**WORK REQUIRED:**
Extract, without alteration, each line from the start of the listing to the line bearing "water_inlet();".
* * *
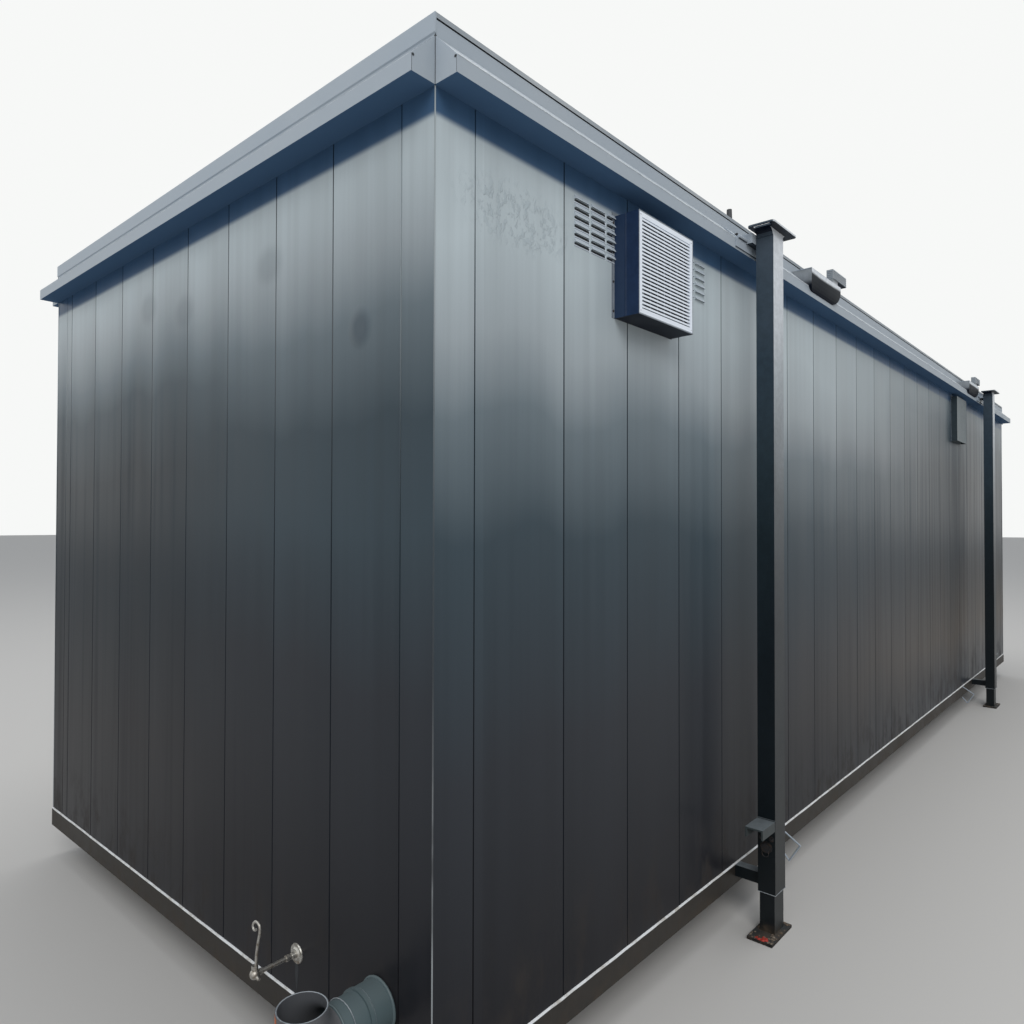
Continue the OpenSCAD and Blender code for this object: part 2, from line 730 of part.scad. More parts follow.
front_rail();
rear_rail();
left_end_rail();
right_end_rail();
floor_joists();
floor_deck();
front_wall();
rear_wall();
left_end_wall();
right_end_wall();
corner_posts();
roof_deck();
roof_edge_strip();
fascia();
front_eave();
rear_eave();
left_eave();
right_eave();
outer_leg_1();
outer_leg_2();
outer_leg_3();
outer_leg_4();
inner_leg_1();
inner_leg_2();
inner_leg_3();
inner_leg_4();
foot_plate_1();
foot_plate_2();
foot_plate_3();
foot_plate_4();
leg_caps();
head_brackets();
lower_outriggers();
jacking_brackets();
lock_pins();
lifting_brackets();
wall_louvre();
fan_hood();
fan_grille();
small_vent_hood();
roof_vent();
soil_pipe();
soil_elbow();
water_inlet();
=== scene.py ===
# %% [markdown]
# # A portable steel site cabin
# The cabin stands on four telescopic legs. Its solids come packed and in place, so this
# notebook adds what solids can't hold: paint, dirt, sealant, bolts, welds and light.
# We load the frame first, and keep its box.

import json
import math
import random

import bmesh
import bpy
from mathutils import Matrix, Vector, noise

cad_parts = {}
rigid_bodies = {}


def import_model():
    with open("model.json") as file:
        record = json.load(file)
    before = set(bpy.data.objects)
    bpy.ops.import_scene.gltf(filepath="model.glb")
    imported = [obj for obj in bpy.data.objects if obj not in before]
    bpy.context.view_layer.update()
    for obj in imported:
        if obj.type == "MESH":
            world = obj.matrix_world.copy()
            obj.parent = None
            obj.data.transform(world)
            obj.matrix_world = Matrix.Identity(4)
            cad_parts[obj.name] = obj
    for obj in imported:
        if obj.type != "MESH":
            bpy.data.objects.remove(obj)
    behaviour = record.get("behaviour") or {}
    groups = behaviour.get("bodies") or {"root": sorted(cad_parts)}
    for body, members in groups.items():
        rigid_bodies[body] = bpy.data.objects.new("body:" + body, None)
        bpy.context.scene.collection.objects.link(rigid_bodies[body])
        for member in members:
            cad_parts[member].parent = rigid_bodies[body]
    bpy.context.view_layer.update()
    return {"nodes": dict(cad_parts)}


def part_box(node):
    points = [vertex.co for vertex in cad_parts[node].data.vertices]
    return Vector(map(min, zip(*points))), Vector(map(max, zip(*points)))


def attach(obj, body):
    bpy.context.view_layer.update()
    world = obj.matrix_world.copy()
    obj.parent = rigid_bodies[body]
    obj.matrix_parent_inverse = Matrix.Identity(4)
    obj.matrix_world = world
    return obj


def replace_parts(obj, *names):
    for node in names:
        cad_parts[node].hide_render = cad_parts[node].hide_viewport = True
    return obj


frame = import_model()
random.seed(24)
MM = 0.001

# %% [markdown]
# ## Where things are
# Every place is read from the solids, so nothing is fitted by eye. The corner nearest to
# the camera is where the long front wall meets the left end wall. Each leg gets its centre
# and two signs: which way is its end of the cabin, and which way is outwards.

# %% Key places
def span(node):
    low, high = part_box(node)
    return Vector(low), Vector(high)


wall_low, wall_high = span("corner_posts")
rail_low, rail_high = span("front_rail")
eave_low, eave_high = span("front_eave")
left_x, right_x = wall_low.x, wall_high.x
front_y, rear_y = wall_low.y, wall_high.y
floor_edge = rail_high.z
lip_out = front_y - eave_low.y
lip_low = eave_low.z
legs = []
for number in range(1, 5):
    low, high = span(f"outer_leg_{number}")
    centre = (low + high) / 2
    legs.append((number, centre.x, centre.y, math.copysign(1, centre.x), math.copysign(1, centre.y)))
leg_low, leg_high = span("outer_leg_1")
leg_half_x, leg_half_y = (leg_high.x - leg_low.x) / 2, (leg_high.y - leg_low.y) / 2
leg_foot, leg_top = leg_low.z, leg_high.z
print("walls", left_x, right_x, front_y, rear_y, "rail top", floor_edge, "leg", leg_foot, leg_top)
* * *
**PROBLEM SOLUTION:**
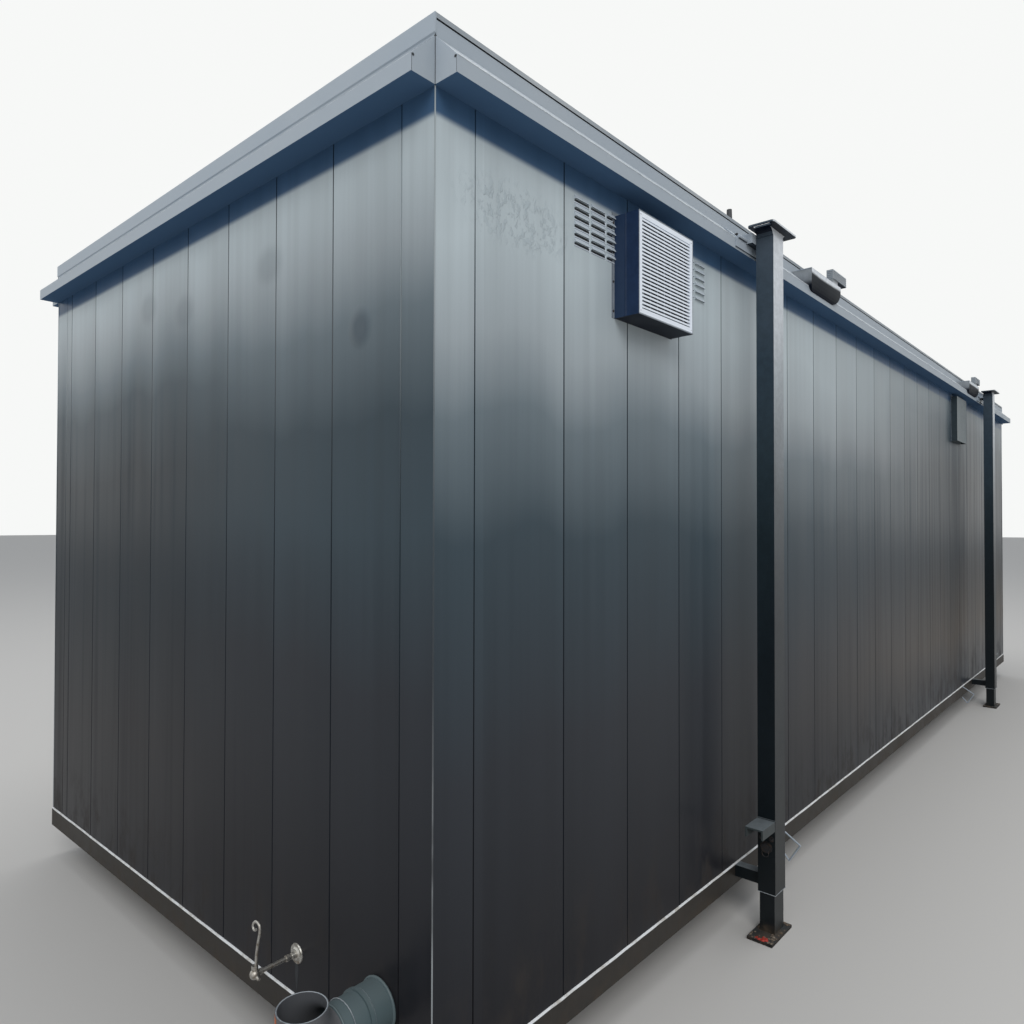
Continue the OpenSCAD and Blender code for this object: part 2, from line 730 of part.scad. More parts follow.
front_rail();
rear_rail();
left_end_rail();
right_end_rail();
floor_joists();
floor_deck();
front_wall();
rear_wall();
left_end_wall();
right_end_wall();
corner_posts();
roof_deck();
roof_edge_strip();
fascia();
front_eave();
rear_eave();
left_eave();
right_eave();
outer_leg_1();
outer_leg_2();
outer_leg_3();
outer_leg_4();
inner_leg_1();
inner_leg_2();
inner_leg_3();
inner_leg_4();
foot_plate_1();
foot_plate_2();
foot_plate_3();
foot_plate_4();
leg_caps();
head_brackets();
lower_outriggers();
jacking_brackets();
lock_pins();
lifting_brackets();
wall_louvre();
fan_hood();
fan_grille();
small_vent_hood();
roof_vent();
soil_pipe();
soil_elbow();
water_inlet();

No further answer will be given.